__Set exercise__
Return exactly and only these lines: the first of the listing through the one containing "from collections import namedtuple".

__Dataset excerpt__
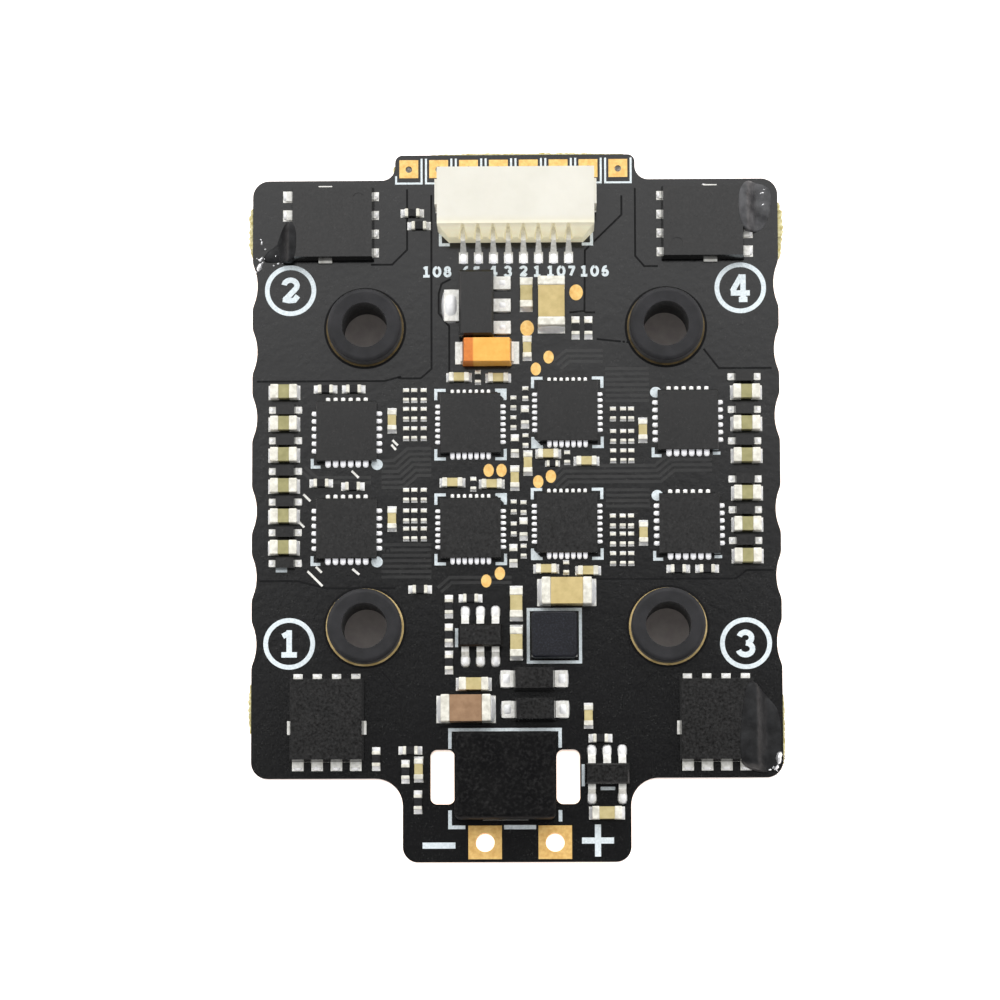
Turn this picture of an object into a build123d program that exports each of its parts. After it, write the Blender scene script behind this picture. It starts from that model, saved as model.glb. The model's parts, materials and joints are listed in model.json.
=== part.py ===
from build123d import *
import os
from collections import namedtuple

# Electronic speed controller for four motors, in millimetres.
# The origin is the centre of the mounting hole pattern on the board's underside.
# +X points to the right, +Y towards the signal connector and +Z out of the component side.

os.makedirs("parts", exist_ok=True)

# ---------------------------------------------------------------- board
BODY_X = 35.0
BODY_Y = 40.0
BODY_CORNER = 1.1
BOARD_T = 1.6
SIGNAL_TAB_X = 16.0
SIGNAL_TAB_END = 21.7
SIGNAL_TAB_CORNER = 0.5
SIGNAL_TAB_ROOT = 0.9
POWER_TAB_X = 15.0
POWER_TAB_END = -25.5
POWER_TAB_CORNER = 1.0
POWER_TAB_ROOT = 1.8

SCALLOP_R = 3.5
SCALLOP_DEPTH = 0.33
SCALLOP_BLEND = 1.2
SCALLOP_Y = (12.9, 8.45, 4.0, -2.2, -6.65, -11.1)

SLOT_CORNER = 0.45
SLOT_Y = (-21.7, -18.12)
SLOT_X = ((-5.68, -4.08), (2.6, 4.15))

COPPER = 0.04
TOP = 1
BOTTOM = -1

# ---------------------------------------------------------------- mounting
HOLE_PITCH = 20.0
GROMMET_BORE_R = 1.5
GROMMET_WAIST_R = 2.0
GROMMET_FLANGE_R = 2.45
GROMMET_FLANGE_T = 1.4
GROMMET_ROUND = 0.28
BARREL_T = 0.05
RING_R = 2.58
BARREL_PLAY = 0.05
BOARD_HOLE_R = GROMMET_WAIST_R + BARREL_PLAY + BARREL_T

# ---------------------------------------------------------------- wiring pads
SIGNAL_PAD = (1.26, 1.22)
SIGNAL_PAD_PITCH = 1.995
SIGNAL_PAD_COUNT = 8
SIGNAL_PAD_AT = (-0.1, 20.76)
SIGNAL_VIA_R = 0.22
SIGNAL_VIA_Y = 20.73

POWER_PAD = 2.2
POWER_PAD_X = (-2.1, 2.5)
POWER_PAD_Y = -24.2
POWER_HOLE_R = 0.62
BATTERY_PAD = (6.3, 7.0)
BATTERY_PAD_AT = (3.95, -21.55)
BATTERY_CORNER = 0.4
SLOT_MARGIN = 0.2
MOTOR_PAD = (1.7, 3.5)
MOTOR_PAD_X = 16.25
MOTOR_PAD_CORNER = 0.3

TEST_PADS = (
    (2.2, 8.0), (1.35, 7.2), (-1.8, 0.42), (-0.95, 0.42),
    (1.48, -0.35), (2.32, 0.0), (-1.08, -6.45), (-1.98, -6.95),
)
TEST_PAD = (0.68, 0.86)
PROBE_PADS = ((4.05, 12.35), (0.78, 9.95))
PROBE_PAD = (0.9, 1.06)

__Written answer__
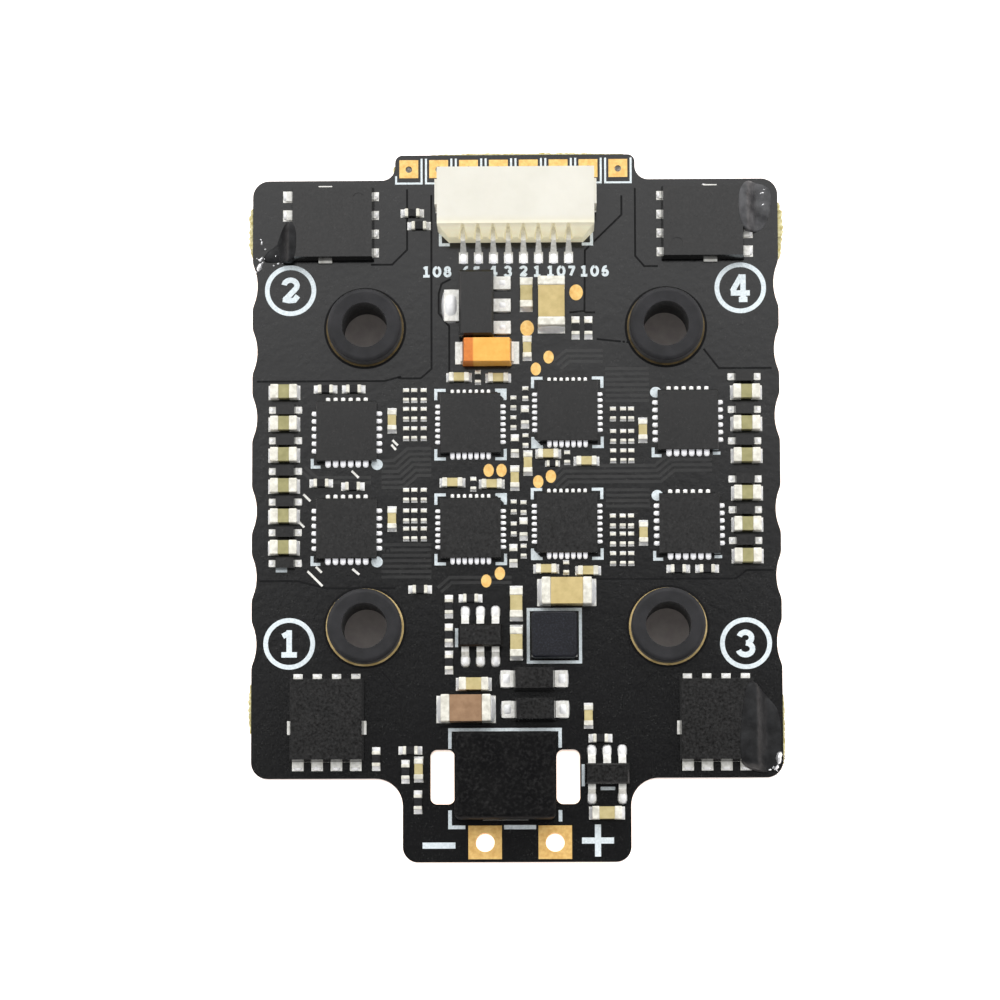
Turn this picture of an object into a build123d program that exports each of its parts. After it, write the Blender scene script behind this picture. It starts from that model, saved as model.glb. The model's parts, materials and joints are listed in model.json.
=== part.py ===
from build123d import *
import os
from collections import namedtuple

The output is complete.